Work instructions
Repeat exactly the lines from the start of the entries below through the line containing "const FLOOR_LIFT = 0.05;". Omit the rest.

Excerpted data
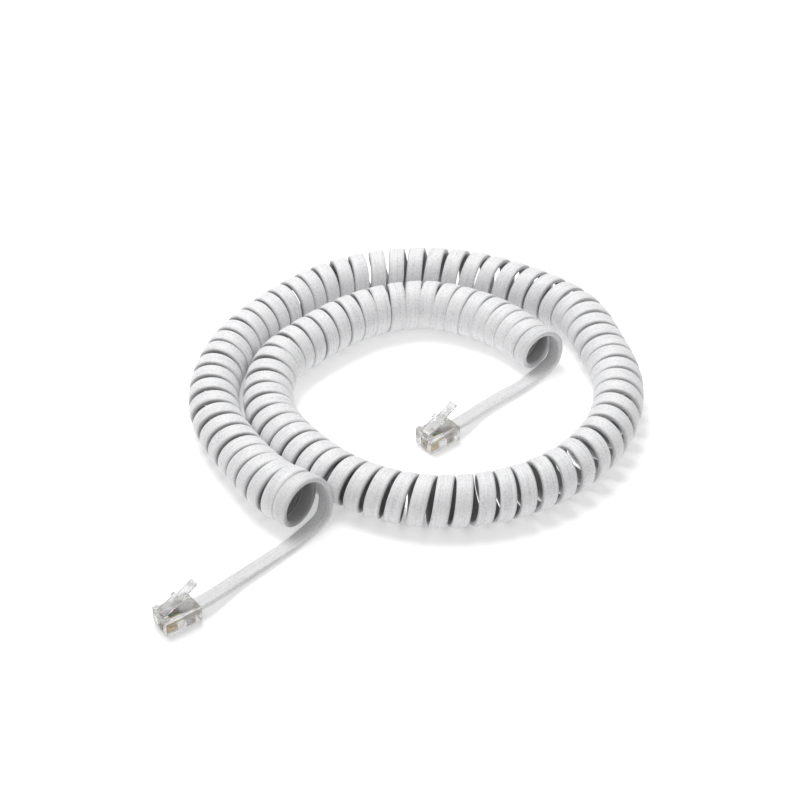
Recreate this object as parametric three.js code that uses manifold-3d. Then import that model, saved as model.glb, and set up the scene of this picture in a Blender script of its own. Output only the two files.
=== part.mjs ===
// Coiled telephone handset cord: a flat cord wound into a left-handed coil that
// lies on a table in a spiral, with a clear 4-position modular plug at each end.
// Units are millimetres, +Z is up, the table is z = 0 and the origin is the
// centre of the footprint.
import * as THREE from 'three';
import { mergeVertices } from 'three/addons/utils/BufferGeometryUtils.js';
import Module from 'manifold-3d';

const wasm = await Module();
wasm.setup();

// Coil and cord
const COIL_OD = 16.6;
const COIL_SIDES = 12;
const COIL_STEPS = 64;
const CORD_WIDTH = 5.0;
const CORD_THICK = 1.9;
const CORD_CORNER = 0.5;
const TIGHT_PITCH = 5.2;
const LAST_TURN_START = THREE.MathUtils.degToRad(40);
const LAST_TURN_END = Math.PI;
const LAST_TURN_CLEAR = 2.9;
const LAST_TURN_POINTS = 6;
const OPENING_POWER = 1.5;
const TAIL_STEPS = 48;
const FLOOR_LIFT = 0.05;

// Plug body: length along the nose, width, and height
const PLUG_LENGTH = 12.2;
const PLUG_WIDTH = 7.65;
const NOSE_HEIGHT = 6.6;
const BODY_HEIGHT = 5.9;
const NOSE_BAR_START = 10.5;
const EDGE_CHAMFER = 0.35;
const CORD_HEIGHT_IN_PLUG = 3.4;
const PLUG_EXIT_STRAIGHT = 3;
const JACKET_DEPTH = 5.6;
const JACKET_CLEARANCE = 0.2;

// Contacts and conductors
const POSITIONS = 4;
const CONTACT_PITCH = 1.02;
const CONTACT_THICK = 0.32;
const CONTACT_SLOT = 0.46;
const CONTACT_CLEARANCE = 0.1;
const CONTACT_REAR = 7.9;
const CONTACT_FRONT = 11.4;
const CONTACT_BOTTOM = 0.5;
const CONTACT_SHOULDER = 2.1;
const CONTACT_TIP = 2.88;
const WIRE_DIAMETER = 0.9;
const WIRE_CLEARANCE = 0.1;
const WIRE_START = 5.95;
const WIRE_END = 11.1;
const WIRE_CHAMBER_END = 11.4;

// Strain-relief wedge, pressed up from the underside
const WEDGE_START = 1.9;
const WEDGE_END = 4.9;
const WEDGE_WIDTH = 4.6;
const WEDGE_BOTTOM = 0.25;
const WEDGE_REAR_HEIGHT = 1.1;
const WEDGE_CLEARANCE = 0.2;

// Latch lever
const LATCH_PIVOT_U = 11.35;
const LATCH_PIVOT_Z = 6.4;
const LATCH_ROOT_RADIUS = 0.4;
const LATCH_ARM_LENGTH = 7.0;
const LATCH_ARM_WIDTH = 3.9;
const LATCH_SHOULDER_START = 5.5;
const LATCH_SHOULDER_WIDTH = 5.0;
const LATCH_SHOULDER_HEIGHT = 1.1;
const LATCH_HANDLE_LENGTH = 6.4;
const LATCH_HANDLE_OVERLAP = 0.8;
const LATCH_HANDLE_WIDTH = 2.8;
const LATCH_RAISE_DEG = 25;
const LATCH_HANDLE_BEND_DEG = 6;
const LATCH_POCKET_WIDTH = 4.5;
const LATCH_POCKET_FLOOR = 5.4;
const LATCH_POCKET_END = 11.95;

const CUT = 1;

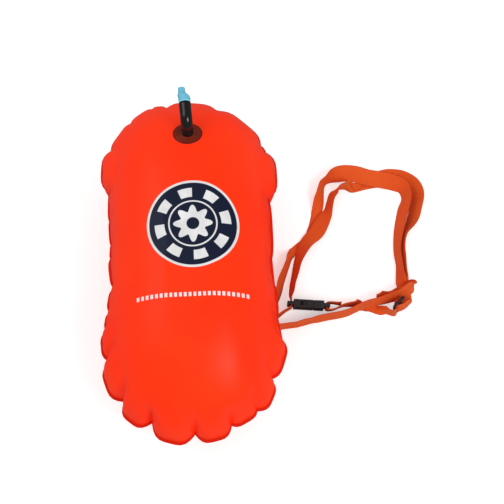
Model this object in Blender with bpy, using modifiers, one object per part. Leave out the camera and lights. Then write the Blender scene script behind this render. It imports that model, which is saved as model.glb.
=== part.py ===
"""An inflated tow float for open water swimming, with its belt, leash and side release buckle.

The float lies on its back on the floor. X runs across it towards the belt, Y along it towards the
valve and Z up. The origin is on the floor under the middle of the float. Lengths are in metres.
"""

import math

import bmesh
import bpy
import numpy as np
from mathutils import Matrix, Vector
from mathutils.bvhtree import BVHTree

MM = 0.001
GAP = 0.3 * MM
MERGE = 0.01 * MM

# The float: two welded film panels
HALF_WIDTH = 126.5 * MM
HALF_LENGTH = 252.0 * MM
THICKNESS = 205.0 * MM
FILM = 0.5 * MM
WELD_WIDTH = 4.0 * MM
SMOOTH_HALF_WIDTH = 118.0 * MM
SMOOTH_HALF_LENGTH = 243.0 * MM
ROUNDNESS = 3.2
PATCH_SHARE = 0.25
PUCKER_SHARE = 0.45
RING_SHARES = (0.25, 0.45, 0.63, 0.78, 0.89, 0.96, 1.0)
LOBE_STEPS = 3
# Notches of the puckered rim, clockwise: shares of half width and half length, then the bulge of the
# lobe up to the next notch as a share of its chord
NOTCH_SHARES = (
    (0.372, 0.933, 0.15), (0.838, 0.712, 0.10), (0.891, 0.670, 0.19), (0.895, 0.382, 0.035),
    (0.895, 0.022, 0.0), (0.908, -0.129, 0.05), (0.921, -0.313, 0.0), (0.960, -0.444, 0.20),
    (0.809, -0.658, 0.28), (0.650, -0.827, 0.16), (0.376, -0.898, 0.30), (-0.011, -0.936, 0.33),
    (-0.459, -0.865, 0.36), (-0.750, -0.743, 0.28), (-0.901, -0.521, 0.23), (-0.930, -0.349, 0.19),
    (-0.899, -0.248, 0.15), (-0.855, -0.110, 0.09), (-0.891, 0.064, 0.05), (-0.885, 0.142, 0.04),
    (-0.900, 0.285, 0.045), (-0.896, 0.460, 0.20), (-0.874, 0.721, 0.10), (-0.654, 0.881, 0.10),
    (-0.398, 0.968, 0.17), (-0.231, 0.969, 0.145),
)

# The valve: a flange under the film, a bent tube, a sleeve with a plug and a turning mouthpiece
VALVE_X = 4.0 * MM
VALVE_Y = 162.0 * MM
VALVE_TILT = math.radians(18.0)
VALVE_SWING = math.radians(4.0)
FLANGE_RADIUS = 21.0 * MM
FLANGE_THICKNESS = 1.2 * MM
FLANGE_DROP = 0.8 * MM
SPIGOT_RADIUS = 5.5 * MM
SPIGOT_BORE = 4.0 * MM
SPIGOT_LENGTH = 8.0 * MM
TUBE_RADIUS = 8.25 * MM
TUBE_WALL = 2.25 * MM
TUBE_RISE = 14.0 * MM
TUBE_BEND = 16.0 * MM
TUBE_RUN = 15.0 * MM
TUBE_BEND_STEPS = 6
ROUND_STEPS = 20
SLEEVE_RADIUS = 5.5 * MM
SLEEVE_LENGTH = 12.0 * MM
SLEEVE_BORE = 4.2 * MM
COLLAR_RADIUS = 8.3 * MM
COLLAR_TOP = 2.0 * MM
NECK_RADIUS = 5.6 * MM
NECK_TOP = 9.0 * MM
PLUG_STEM = 1.5 * MM
PLUG_HEAD = 2.4 * MM
PLUG_HEAD_LOW = 11.9 * MM
PLUG_TOP = 13.8 * MM
PLUG_WEB = 1.2 * MM
PLUG_WEB_LOW = -10.0 * MM
PLUG_WEB_HIGH = -6.0 * MM
MOUTH_RADIUS = 8.2 * MM
MOUTH_LOW = 2.3 * MM
MOUTH_SHOULDER = 14.0 * MM
MOUTH_TOP = 24.0 * MM
MOUTH_TIP_RADIUS = 4.6 * MM
MOUTH_TIP_SHIFT = 2.6 * MM
MOUTH_SKIRT_BORE = 5.9 * MM
MOUTH_SKIRT_TOP = 9.6 * MM
MOUTH_OUTLET_BORE = 2.75 * MM
GROOVE_RADIUS = 6.9 * MM
GROOVE_LOW = 4.4 * MM
GROOVE_HIGH = 6.4 * MM
RING_MAJOR = 6.26 * MM
RING_MINOR = 0.34 * MM
PLUG_RING_MINOR = 0.30 * MM
RING_STEPS = 8
MOUTH_OUTLET_SHARE = 0.7
MOUTH_EDGE_SHARE = 0.9
TIP_EDGE_SHARE = 0.86
TIP_FOOT_SHARE = 1.15

# Webbing
WEB_WIDTH = 25.0 * MM
WEB_THICKNESS = 1.4 * MM
FLOOR_GAP = 0.15 * MM
CURVE_STEPS = 3

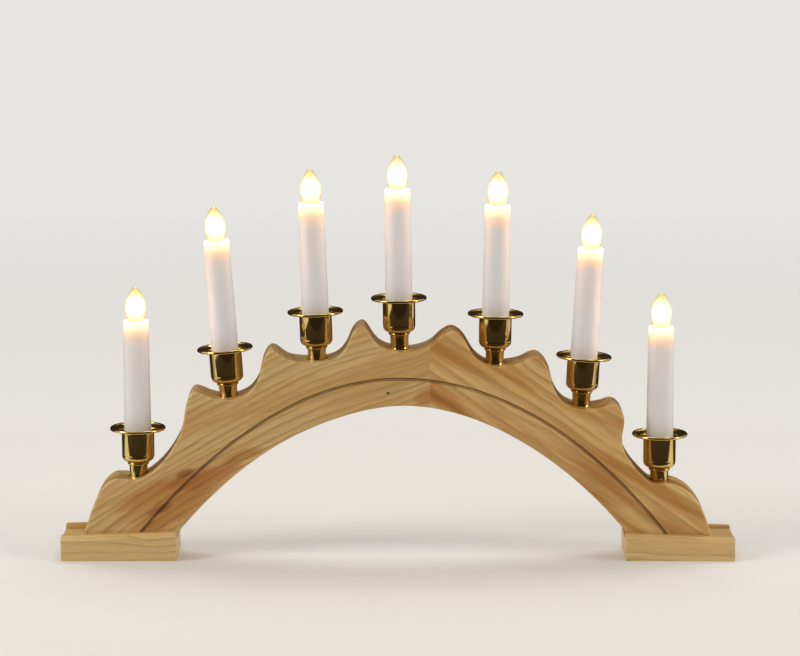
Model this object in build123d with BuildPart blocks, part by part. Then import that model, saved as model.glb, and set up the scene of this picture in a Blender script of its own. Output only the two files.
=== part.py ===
from build123d import *
import math
import os

os.makedirs("parts", exist_ok=True)

# An electric candle arch: a pine arch on two pine feet carries seven brass cups,
# each with a drip pan, a plastic candle and a small screw-in lamp.
# X runs along the arch, the front faces -Y, and Z is up from the table.

# Feet, which stand out past the arch at both ends
foot_stand_out = 12.5
foot_depth = 42.0
left_foot_length = 72.0
right_foot_length = 68.0
left_foot_outer_height = 15.4
left_foot_inner_height = 17.8
right_foot_outer_height = 14.2
right_foot_inner_height = 16.7
channel_floor = 12.4
foot_bevel = 2.6
foot_edge_round = 0.7

# Arch board
arch_thickness = 27.5
channel_clearance = 0.25
arch_span = 395.0
arch_rise = 134.9
arch_edge_round = 1.6
glue_joint_x = 20.0
trim_groove_width = 1.9
trim_groove_depth = 1.3

# Outline of the arch: across as a share of half its span, up as a share of its rise
outline_left_share = -1.0015
outline_right_share = 0.9975
toe_shares = [(-0.9833, 0.0673), (-0.9585, 0.1649), (-0.9276, 0.2485)]
tail_shares = [(0.8987, 0.2404), (0.9428, 0.1834), (0.9732, 0.0947)]
seat_left_shares = [-0.9003, -0.562, -0.3038, -0.0101, 0.2835, 0.5671, 0.8051]
seat_right_shares = [-0.8299, -0.5165, -0.238, 0.0506, 0.3443, 0.6228, 0.8405]
seat_height_shares = [0.2795, 0.659, 0.833, 0.882, 0.816, 0.616, 0.2624]
ridge_shares = [
    [(-0.762, 0.3321), (-0.7114, 0.4223), (-0.6744, 0.5481), (-0.6663, 0.622), (-0.642, 0.6908), (-0.6, 0.6731)],
    [(-0.4684, 0.6893), (-0.437, 0.7589), (-0.4243, 0.8365), (-0.3975, 0.8868), (-0.357, 0.8521)],
    [(-0.1914, 0.8536), (-0.157, 0.9164), (-0.1367, 0.9778), (-0.1139, 1.0), (-0.0851, 0.9541), (-0.0557, 0.9053)],
    [(0.1028, 0.9098), (0.1382, 0.9556), (0.1681, 0.9734), (0.2046, 0.9386), (0.2349, 0.8669)],
    [(0.3924, 0.8343), (0.4319, 0.8558), (0.4699, 0.8047), (0.4901, 0.7108), (0.5215, 0.6428)],
    [(0.6481, 0.625), (0.6714, 0.6346), (0.7089, 0.5814), (0.7053, 0.4815), (0.7316, 0.3669), (0.7696, 0.3003)],
]

# Under edge of the arch, from the left leg over to the right
under_shares = [
    (-0.7119, 0.0), (-0.559, 0.2409), (-0.3691, 0.4507), (-0.1803, 0.5738), (0.0081, 0.6264), (0.1965, 0.5856),
    (0.3858, 0.4611), (0.5757, 0.2565), (0.7382, 0.0),
]

# Trim groove along the front: its ends and its crown
trim_left_end_share = -0.8299
trim_right_end_share = 0.8597
trim_crown_share = 0.0076
trim_crown_rise_share = 0.7532
trim_left_share = 0.5
trim_right_near_share = 0.3476
trim_right_far_share = 0.6922
trim_right_far_rise_share = 0.6654

# Wiring groove in the back
lead_groove_width = 9.0
lead_groove_floor = -1.0
lead_groove_left_share = -0.8456
lead_groove_right_share = 0.8608
lead_groove_crown_share = -0.0101
lead_groove_crown_rise_share = 0.7272
lead_groove_drop_span_share = 0.8177
lead_groove_drop_share = 0.6264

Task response
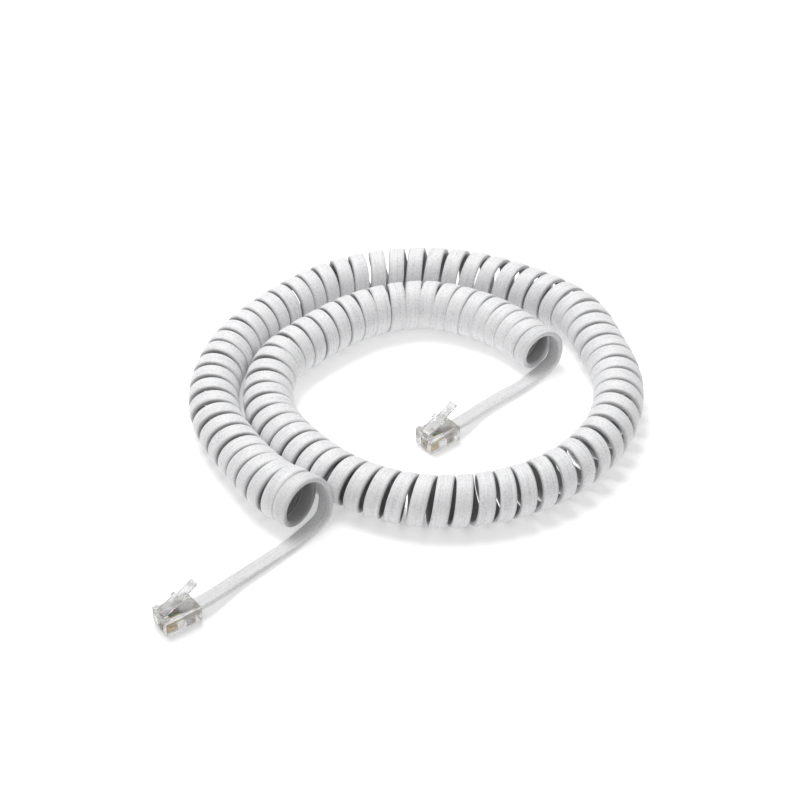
Recreate this object as parametric three.js code that uses manifold-3d. Then import that model, saved as model.glb, and set up the scene of this picture in a Blender script of its own. Output only the two files.
=== part.mjs ===
// Coiled telephone handset cord: a flat cord wound into a left-handed coil that
// lies on a table in a spiral, with a clear 4-position modular plug at each end.
// Units are millimetres, +Z is up, the table is z = 0 and the origin is the
// centre of the footprint.
import * as THREE from 'three';
import { mergeVertices } from 'three/addons/utils/BufferGeometryUtils.js';
import Module from 'manifold-3d';

const wasm = await Module();
wasm.setup();

// Coil and cord
const COIL_OD = 16.6;
const COIL_SIDES = 12;
const COIL_STEPS = 64;
const CORD_WIDTH = 5.0;
const CORD_THICK = 1.9;
const CORD_CORNER = 0.5;
const TIGHT_PITCH = 5.2;
const LAST_TURN_START = THREE.MathUtils.degToRad(40);
const LAST_TURN_END = Math.PI;
const LAST_TURN_CLEAR = 2.9;
const LAST_TURN_POINTS = 6;
const OPENING_POWER = 1.5;
const TAIL_STEPS = 48;
const FLOOR_LIFT = 0.05;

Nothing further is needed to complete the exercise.